Mistake 3: Placing high-withholding positions in retirement accounts without verifying credit access. An investor places a Brazilian dividend stock in their IRA without confirming whether their custodian allows foreign tax credits. After five years of dividends and withheld taxes, the investor discovers the IRA custodian does not support credit claims. Thousands in credits are lost. Always confirm your custodian's policy on foreign tax credits before placing high-withholding positions in retirement accounts.
Mistake 4: Tax-loss harvesting without understanding substantially identical substitutes. An investor sells a Canadian dividend stock at a loss and immediately repurchases the exact same stock. The IRS treats this as a wash sale, disallowing the loss. Instead, the investor should have purchased a Canadian dividend index ETF or a different Canadian dividend stock. Substantially identical means not the same, and the wash-sale rule applies only to realized losses.

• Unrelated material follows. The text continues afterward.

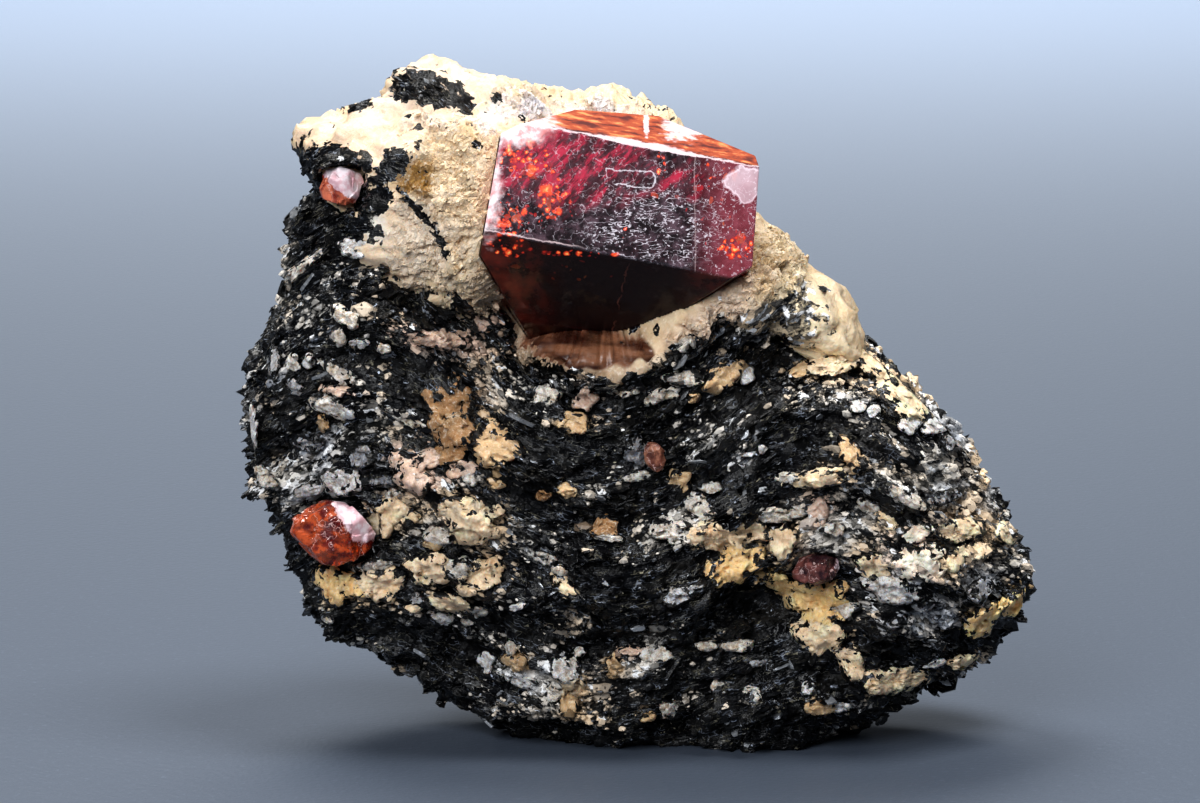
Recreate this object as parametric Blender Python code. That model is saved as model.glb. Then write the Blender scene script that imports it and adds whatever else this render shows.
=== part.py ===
"""Zircon on biotite, a hand specimen: dark foliated biotite rock with feldspar lenses, a feldspar
mass along its top, one large zircon crystal seated in that mass and four small ones lower down.

Lengths are in millimetres until a mesh is written, then metres. +X is right, -Y is the show side,
+Z is up. The origin is the centre of the flat cut that the specimen stands on."""

import math

import bmesh
import bpy
import numpy as np
from mathutils import Matrix, Vector

MM = 0.001
GAP = 0.3  # between one solid and the seat that holds it

# The rock: its outline seen from the front, as (x, z), and its bulge to the front and back.
ROCK_CENTRE = (-1.5, 22.9)
ROCK_OUTLINE = [
    (-12.0, 1.0), (-15.0, 2.6), (-18.0, 4.1), (-20.3, 5.6), (-23.3, 7.3), (-25.1, 9.2),
    (-26.0, 10.9), (-26.3, 13.1), (-27.4, 15.4), (-28.4, 17.3), (-30.0, 19.1), (-29.8, 21.4),
    (-30.2, 25.1), (-30.3, 27.4), (-28.4, 30.8), (-27.2, 33.8), (-27.4, 35.5), (-26.6, 38.3),
    (-25.3, 40.5), (-24.0, 43.0), (-22.0, 45.3), (-18.0, 46.4), (-14.0, 47.4), (-8.0, 47.0),
    (-4.0, 46.2), (0.0, 45.8), (3.0, 44.0), (6.0, 40.6), (8.5, 37.5), (12.0, 34.6),
    (15.0, 31.8), (17.7, 29.7), (20.3, 27.5), (23.1, 24.6), (25.3, 22.0), (27.4, 18.4),
    (28.9, 15.4), (30.2, 12.8), (29.9, 10.5), (27.9, 7.1), (25.9, 4.9), (22.9, 3.2),
    (19.5, 1.7), (15.8, -0.3), (13.5, -2.3), (5.0, -3.0), (-6.0, -2.6), (-8.6, -0.6),
]
ROCK_FRONT, ROCK_BACK = 12.0, 12.8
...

Mistake 5: Ignoring currency losses in tax planning. An investor holds Swiss stocks that decline due to currency weakness (the franc strengthens against the dollar). The investor recognizes both a capital loss on the security and a currency loss. The investor fails to harvest the currency loss strategically, missing an opportunity to offset capital gains. Currency losses are ordinary, not capital, so they have a different tax character, but they are still valuable loss deductions.
FAQ
Should I move international stocks from a taxable account to a Roth IRA if I have contribution space?

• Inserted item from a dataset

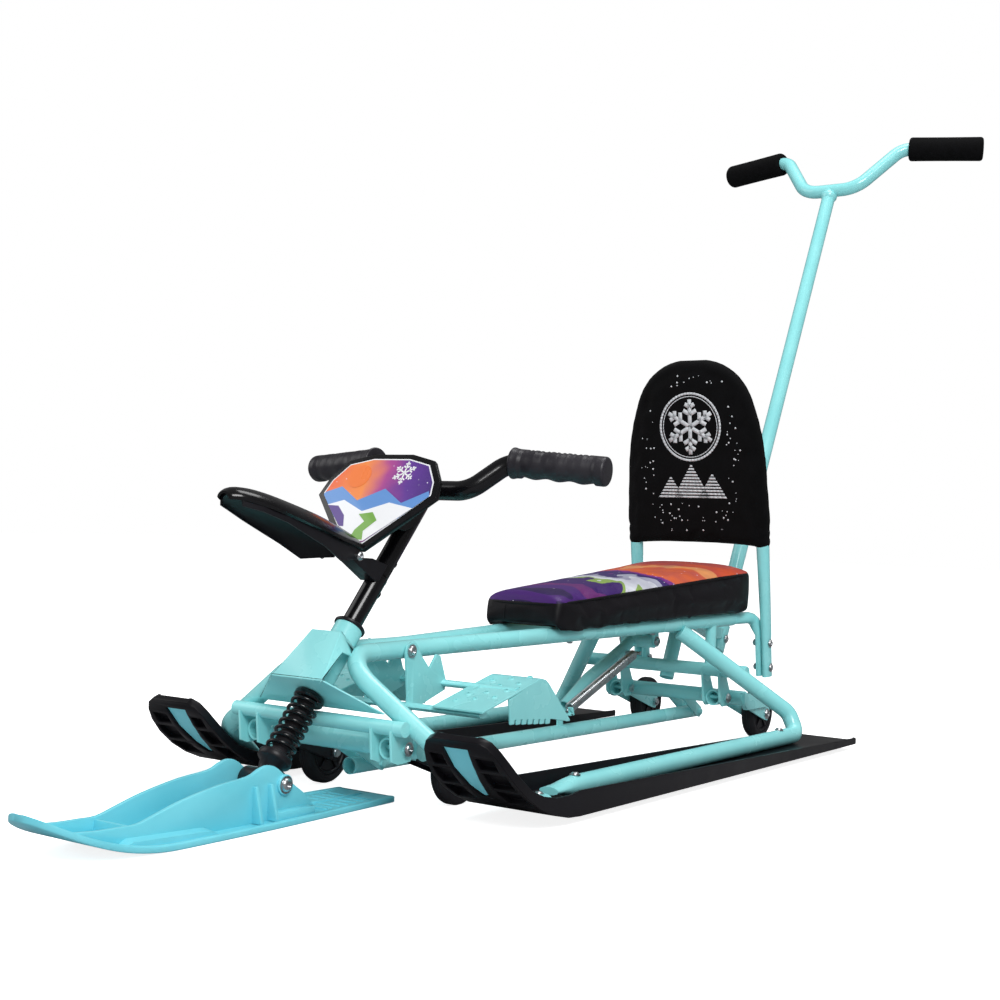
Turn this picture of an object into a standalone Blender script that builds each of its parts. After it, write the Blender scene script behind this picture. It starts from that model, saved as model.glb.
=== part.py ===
# Steering sled: a children's snow scooter with one steered ski in front, two fixed skis behind,
# four retractable wheels, a padded seat with a backrest, and a long pusher handle.
# The sled points along -Y, the rider's left is +X and the ground is z = 0. All sizes are in metres.
import math

import bmesh
import bpy
from mathutils import Matrix, Vector

# Clearance between touching solids, and between a turning part and its pin
GAP = 0.0003
CRUMB = 3e-8
PLAY = 0.0004
TURN_PLAY = 0.0005
# The measured datum lies this far in front of the middle of the sled's length
MIDDLE_Y = 0.0280
# Roundness
TUBE_SIDES = 12
FEW_SIDES = 8
BORE_SIDES = 16
BEND_STEP = math.radians(30)

# Ground and rear skis
SOLE_Z = 0.008
SKI_X = 0.1942
SKI_HALF = 0.0522
SKI_TAIL_Y = 0.3714
SKI_TURN_Y = -0.355
SKI_TURN_R = 0.170
SKI_TURN = math.radians(60)
SKI_FLOOR = 0.005
SKI_WALL = 0.004
SKI_RIM_FRONT = 0.026
SKI_RIM_TAIL = 0.0085
SKI_TIP_THICK = 0.010
SKI_POCKET = 0.0065
INSERT_THICK = 0.004

# Main frame tubes
RAIL_R = 0.010
RAIL_REAR = Vector((0.074, 0.315, 0.173))
RAIL_FRONT = Vector((0.0148, -0.330, 0.1585))
RAIL_NOSE = Vector((0.0225, -0.474, 0.1575))
LEG_KNEE = Vector((0.150, -0.457, 0.068))
FOOT_HALF = 0.005
RUNNER_R = 0.011
RUNNER_FRONT_Y = -0.335
RUNNER_HEEL = Vector((0.194, 0.283, 0.0))
RUNNER_RISE = Vector((0.180, 0.285, 0.052))
RUNNER_TOP = Vector((0.066, 0.178, 0.160))

# Steering axis: it leans back from the front ski's pivot
PIVOT = Vector((0.0, -0.556, 0.037))
RAKE = math.radians(40)
AXIS = Vector((0.0, math.sin(RAKE), math.cos(RAKE)))
FACE = Vector((0.0, -math.cos(RAKE), math.sin(RAKE)))
COLUMN_R = 0.011
BUSH_WALL = 0.0016
HEAD_WALL = 0.0022
HEAD_LOW = 0.1058
HEAD_HIGH = 0.190
FLANGE_R = 0.017
FLANGE_H = 0.004
COLLAR_R = 0.0165
COLLAR_LOW = 0.0961
COLLAR_HIGH = 0.1030
MASK_S = 0.1035
MASK_T = 0.002
SEAM_S = 0.2604
BAR_CENTRE = Vector((0.0, -0.312, 0.333))
BAR_R = 0.011

# Shock absorber between column and ski
SHOCK_TRAVEL = 0.014
SPRING_LOW = 0.0295
SPRING_R = 0.0140
SPRING_WIRE = 0.0020
SPRING_TURNS = 7
SHOCK_ROD_R = 0.0050
BELLOWS_R = 0.0102
BELLOWS_RIBS = 9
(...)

This depends on whether the stocks have appreciated. If you move appreciated stocks from a taxable account to a Roth, you realize a capital gain in the taxable account in the year of the move. This tax cost may offset the long-term Roth benefit. Generally, only move low-basis positions (or positions held at a loss) to Roths. For appreciated positions, new contributions should go to the Roth, while old appreciated positions remain in the taxable account.

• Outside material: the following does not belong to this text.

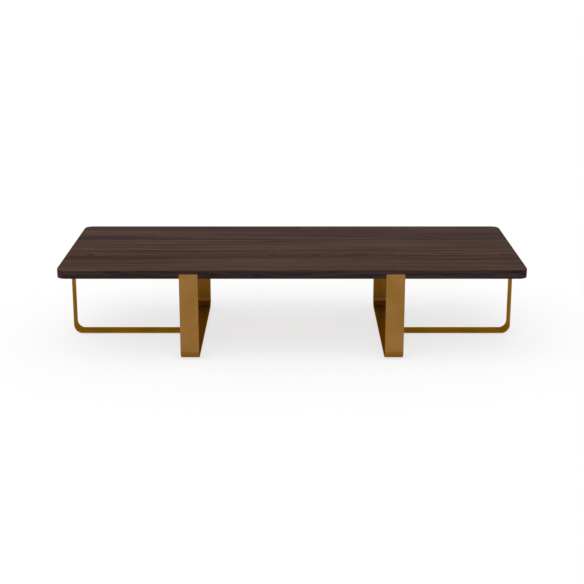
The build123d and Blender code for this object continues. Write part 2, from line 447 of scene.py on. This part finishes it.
# %% Tones and sheen of walnut
SIDE_TONE = tint(59, 45, 45)
SIDE_PALE_TONE = tint(84, 63, 52)
SIDE_DARK = tint(34, 24, 25)
PALE_STRIP_TONE = tint(98, 75, 61)
RUBBED_HIGHLIGHT_TONE = tint(104, 80, 65)
# Paler tone for the arrises: rubbed wear and a painted highlight.
RAW_TONE = tint(138, 108, 84)
PORE_TONE = tint(24, 16, 14)
GLUE_TONE = tint(34, 23, 19)
SMOKE_ON_SIDE = 0.55
RINGS_ON_SIDE = 0.35
PALE_LINES = 0.55
DARK_LINES = 0.40
FIBRES = (0.0, 0.22)
PORES = 0.55
OIL_GLOSS = 0.005
SMEAR_SHAPE = (9, 14, 9)
SATIN_WOOD = (0.50, 0.60)
RING_SHINE = -0.05
PORE_DULLNESS = 0.2
GRAIN_DEPTH = 0.06 * MM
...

Is treaty shopping illegal?
Yes. Treaty shopping is the practice of artificially creating foreign residence or entity structure solely to access favorable tax treaty terms that you would not otherwise qualify for. However, treaty qualification (legitimately residing in or conducting business in a country and accessing treaty benefits as a resident) is legal and encouraged. The distinction lies in intent and substance.
Can I claim a foreign tax credit if I have no US tax liability?
Generally, no. The foreign tax credit requires US tax liability to offset. If you have no US income tax (perhaps due to standard deduction and low income), you cannot claim the credit. However, you can carry the credit back one year or forward 10 years if you have US tax in those years.
What is the most tax-efficient way to hold a foreign real estate investment as a US investor?
Foreign real estate is complex. The investment is not covered by Form 8938 (FATCA applies to financial assets, not real property), but the rental income is subject to US taxation. Real estate in some countries is subject to capital gains tax in that country; the US tax treaty may provide relief. Holding foreign real estate through a foreign corporation (which would itself be subject to PFIC or CFC rules) is generally less efficient than direct ownership. Consult a cross-border real estate tax specialist.
Do I need to file state tax returns if I earned foreign income?
Most states tax worldwide income of residents and citizens. Your state tax obligation depends on your state of residence. If you are a resident of California, New York, or other high-tax states, foreign income is subject to state tax as well as federal tax. Non-resident state taxation is more complex and depends on the state's rules. Form W-8BEN does not reduce state withholding; state treaties with foreign countries are rare.
How does US tax treatment of foreign capital gains differ from US capital gains?
Foreign capital gains are taxed the same as US capital gains by the US. Long-term foreign capital gains (held >1 year) are taxed at favorable capital gains rates (0%, 15%, or 20%). Short-term foreign capital gains (held <1 year) are taxed as ordinary income. However, some foreign countries tax capital gains at higher rates or as ordinary income. The US tax treaty may provide relief for some foreign capital gains taxes, which you can claim as foreign tax credits.
Related concepts
- Capital Gains: Short-Term vs. Long-Term
- Tax-Advantaged Accounts
- Form 8938 and FATCA Compliance
- Where to Hold International Stocks
- Foreign Currency Gains and Losses
- Glossary
Summary
International tax planning is not a one-time event but an ongoing discipline that coordinates account location, treaty optimization, foreign tax credit management, currency management, and domicile strategy. Strategic account location—high-withholding positions in taxable accounts where foreign tax credits can be claimed, low-withholding high-growth positions in Roth IRAs for tax-free compounding—can improve after-tax returns by 5% to 15% over decades. Filing Form W-8BEN with all brokerages ensures treaty withholding rates apply, reducing federal withholding by thousands annually. Bundling foreign income realization into high-income years, tracking and utilising foreign tax credit carryforwards, and strategic tax-loss harvesting in international holdings further optimizes the tax outcome. For US expats and cross-border investors, the planning becomes more nuanced but also more impactful, as double-taxation and reporting requirements are more severe. The rewards of proactive, systematic international tax planning compound significantly over a career, as correct treatment and credit claims can convert hundreds of thousands of dollars of foreign taxes into recoverable reductions in lifetime US tax liability.